- **TASK DESCRIPTION**
Each line of the material must be returned exactly.

- **SUPPLIED DATA**
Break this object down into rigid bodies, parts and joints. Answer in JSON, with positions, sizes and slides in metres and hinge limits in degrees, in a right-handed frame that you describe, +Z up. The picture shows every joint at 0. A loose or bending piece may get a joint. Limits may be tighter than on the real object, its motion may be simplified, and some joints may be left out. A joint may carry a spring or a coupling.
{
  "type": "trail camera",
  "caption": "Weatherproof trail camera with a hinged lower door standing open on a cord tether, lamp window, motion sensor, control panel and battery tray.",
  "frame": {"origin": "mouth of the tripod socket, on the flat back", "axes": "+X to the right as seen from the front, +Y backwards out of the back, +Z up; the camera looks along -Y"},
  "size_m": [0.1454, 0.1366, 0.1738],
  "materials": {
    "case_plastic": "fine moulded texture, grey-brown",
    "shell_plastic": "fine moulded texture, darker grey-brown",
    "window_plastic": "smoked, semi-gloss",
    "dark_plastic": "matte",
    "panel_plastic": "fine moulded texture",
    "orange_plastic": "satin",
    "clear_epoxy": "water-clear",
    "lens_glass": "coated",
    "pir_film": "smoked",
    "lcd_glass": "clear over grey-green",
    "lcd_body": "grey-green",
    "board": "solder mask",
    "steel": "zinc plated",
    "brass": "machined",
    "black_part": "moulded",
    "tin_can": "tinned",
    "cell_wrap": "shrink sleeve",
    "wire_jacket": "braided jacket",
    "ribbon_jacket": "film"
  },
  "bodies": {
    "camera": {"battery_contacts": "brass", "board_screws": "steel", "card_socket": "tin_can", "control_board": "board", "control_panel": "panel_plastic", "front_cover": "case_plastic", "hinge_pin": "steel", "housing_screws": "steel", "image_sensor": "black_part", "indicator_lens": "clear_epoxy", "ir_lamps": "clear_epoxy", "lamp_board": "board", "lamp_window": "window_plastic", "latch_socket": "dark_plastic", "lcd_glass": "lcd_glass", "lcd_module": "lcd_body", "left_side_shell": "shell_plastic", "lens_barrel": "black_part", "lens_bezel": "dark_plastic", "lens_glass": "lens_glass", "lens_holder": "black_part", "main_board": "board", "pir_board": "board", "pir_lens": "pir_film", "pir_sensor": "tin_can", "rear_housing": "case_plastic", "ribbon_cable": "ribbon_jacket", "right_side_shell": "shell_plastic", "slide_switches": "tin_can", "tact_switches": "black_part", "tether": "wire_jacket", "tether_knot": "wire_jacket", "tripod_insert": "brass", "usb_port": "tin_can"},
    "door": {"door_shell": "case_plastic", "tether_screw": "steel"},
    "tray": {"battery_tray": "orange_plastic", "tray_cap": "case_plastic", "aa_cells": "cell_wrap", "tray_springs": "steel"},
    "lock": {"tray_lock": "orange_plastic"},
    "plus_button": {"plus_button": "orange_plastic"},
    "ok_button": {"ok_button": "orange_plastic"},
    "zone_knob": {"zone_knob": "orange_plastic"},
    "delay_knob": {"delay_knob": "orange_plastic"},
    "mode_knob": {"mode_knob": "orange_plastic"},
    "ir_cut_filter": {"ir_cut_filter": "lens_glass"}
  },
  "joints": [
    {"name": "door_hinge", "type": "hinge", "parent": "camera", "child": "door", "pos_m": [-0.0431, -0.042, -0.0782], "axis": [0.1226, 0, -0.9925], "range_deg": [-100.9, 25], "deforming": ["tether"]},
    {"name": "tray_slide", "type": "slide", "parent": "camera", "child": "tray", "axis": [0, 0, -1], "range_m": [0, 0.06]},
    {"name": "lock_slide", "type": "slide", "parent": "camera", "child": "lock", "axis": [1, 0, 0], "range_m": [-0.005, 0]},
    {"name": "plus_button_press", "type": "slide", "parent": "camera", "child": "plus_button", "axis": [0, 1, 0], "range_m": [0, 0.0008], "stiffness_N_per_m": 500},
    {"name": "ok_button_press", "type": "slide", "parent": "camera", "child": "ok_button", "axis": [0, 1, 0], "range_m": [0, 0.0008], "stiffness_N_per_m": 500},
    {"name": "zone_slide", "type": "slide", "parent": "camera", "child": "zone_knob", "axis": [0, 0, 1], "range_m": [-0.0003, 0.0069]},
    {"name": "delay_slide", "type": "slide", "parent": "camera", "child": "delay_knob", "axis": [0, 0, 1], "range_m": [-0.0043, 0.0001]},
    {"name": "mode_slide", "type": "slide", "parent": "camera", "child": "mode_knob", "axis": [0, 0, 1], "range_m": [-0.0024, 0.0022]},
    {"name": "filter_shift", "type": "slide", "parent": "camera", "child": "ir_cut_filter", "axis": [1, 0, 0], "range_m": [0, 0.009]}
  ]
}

- **PROBLEM SOLUTION**
Break this object down into rigid bodies, parts and joints. Answer in JSON, with positions, sizes and slides in metres and hinge limits in degrees, in a right-handed frame that you describe, +Z up. The picture shows every joint at 0. A loose or bending piece may get a joint. Limits may be tighter than on the real object, its motion may be simplified, and some joints may be left out. A joint may carry a spring or a coupling.
{
  "type": "trail camera",
  "caption": "Weatherproof trail camera with a hinged lower door standing open on a cord tether, lamp window, motion sensor, control panel and battery tray.",
  "frame": {"origin": "mouth of the tripod socket, on the flat back", "axes": "+X to the right as seen from the front, +Y backwards out of the back, +Z up; the camera looks along -Y"},
  "size_m": [0.1454, 0.1366, 0.1738],
  "materials": {
    "case_plastic": "fine moulded texture, grey-brown",
    "shell_plastic": "fine moulded texture, darker grey-brown",
    "window_plastic": "smoked, semi-gloss",
    "dark_plastic": "matte",
    "panel_plastic": "fine moulded texture",
    "orange_plastic": "satin",
    "clear_epoxy": "water-clear",
    "lens_glass": "coated",
    "pir_film": "smoked",
    "lcd_glass": "clear over grey-green",
    "lcd_body": "grey-green",
    "board": "solder mask",
    "steel": "zinc plated",
    "brass": "machined",
    "black_part": "moulded",
    "tin_can": "tinned",
    "cell_wrap": "shrink sleeve",
    "wire_jacket": "braided jacket",
    "ribbon_jacket": "film"
  },
  "bodies": {
    "camera": {"battery_contacts": "brass", "board_screws": "steel", "card_socket": "tin_can", "control_board": "board", "control_panel": "panel_plastic", "front_cover": "case_plastic", "hinge_pin": "steel", "housing_screws": "steel", "image_sensor": "black_part", "indicator_lens": "clear_epoxy", "ir_lamps": "clear_epoxy", "lamp_board": "board", "lamp_window": "window_plastic", "latch_socket": "dark_plastic", "lcd_glass": "lcd_glass", "lcd_module": "lcd_body", "left_side_shell": "shell_plastic", "lens_barrel": "black_part", "lens_bezel": "dark_plastic", "lens_glass": "lens_glass", "lens_holder": "black_part", "main_board": "board", "pir_board": "board", "pir_lens": "pir_film", "pir_sensor": "tin_can", "rear_housing": "case_plastic", "ribbon_cable": "ribbon_jacket", "right_side_shell": "shell_plastic", "slide_switches": "tin_can", "tact_switches": "black_part", "tether": "wire_jacket", "tether_knot": "wire_jacket", "tripod_insert": "brass", "usb_port": "tin_can"},
    "door": {"door_shell": "case_plastic", "tether_screw": "steel"},
    "tray": {"battery_tray": "orange_plastic", "tray_cap": "case_plastic", "aa_cells": "cell_wrap", "tray_springs": "steel"},
    "lock": {"tray_lock": "orange_plastic"},
    "plus_button": {"plus_button": "orange_plastic"},
    "ok_button": {"ok_button": "orange_plastic"},
    "zone_knob": {"zone_knob": "orange_plastic"},
    "delay_knob": {"delay_knob": "orange_plastic"},
    "mode_knob": {"mode_knob": "orange_plastic"},
    "ir_cut_filter": {"ir_cut_filter": "lens_glass"}
  },
  "joints": [
    {"name": "door_hinge", "type": "hinge", "parent": "camera", "child": "door", "pos_m": [-0.0431, -0.042, -0.0782], "axis": [0.1226, 0, -0.9925], "range_deg": [-100.9, 25], "deforming": ["tether"]},
    {"name": "tray_slide", "type": "slide", "parent": "camera", "child": "tray", "axis": [0, 0, -1], "range_m": [0, 0.06]},
    {"name": "lock_slide", "type": "slide", "parent": "camera", "child": "lock", "axis": [1, 0, 0], "range_m": [-0.005, 0]},
    {"name": "plus_button_press", "type": "slide", "parent": "camera", "child": "plus_button", "axis": [0, 1, 0], "range_m": [0, 0.0008], "stiffness_N_per_m": 500},
    {"name": "ok_button_press", "type": "slide", "parent": "camera", "child": "ok_button", "axis": [0, 1, 0], "range_m": [0, 0.0008], "stiffness_N_per_m": 500},
    {"name": "zone_slide", "type": "slide", "parent": "camera", "child": "zone_knob", "axis": [0, 0, 1], "range_m": [-0.0003, 0.0069]},
    {"name": "delay_slide", "type": "slide", "parent": "camera", "child": "delay_knob", "axis": [0, 0, 1], "range_m": [-0.0043, 0.0001]},
    {"name": "mode_slide", "type": "slide", "parent": "camera", "child": "mode_knob", "axis": [0, 0, 1], "range_m": [-0.0024, 0.0022]},
    {"name": "filter_shift", "type": "slide", "parent": "camera", "child": "ir_cut_filter", "axis": [1, 0, 0], "range_m": [0, 0.009]}
  ]
}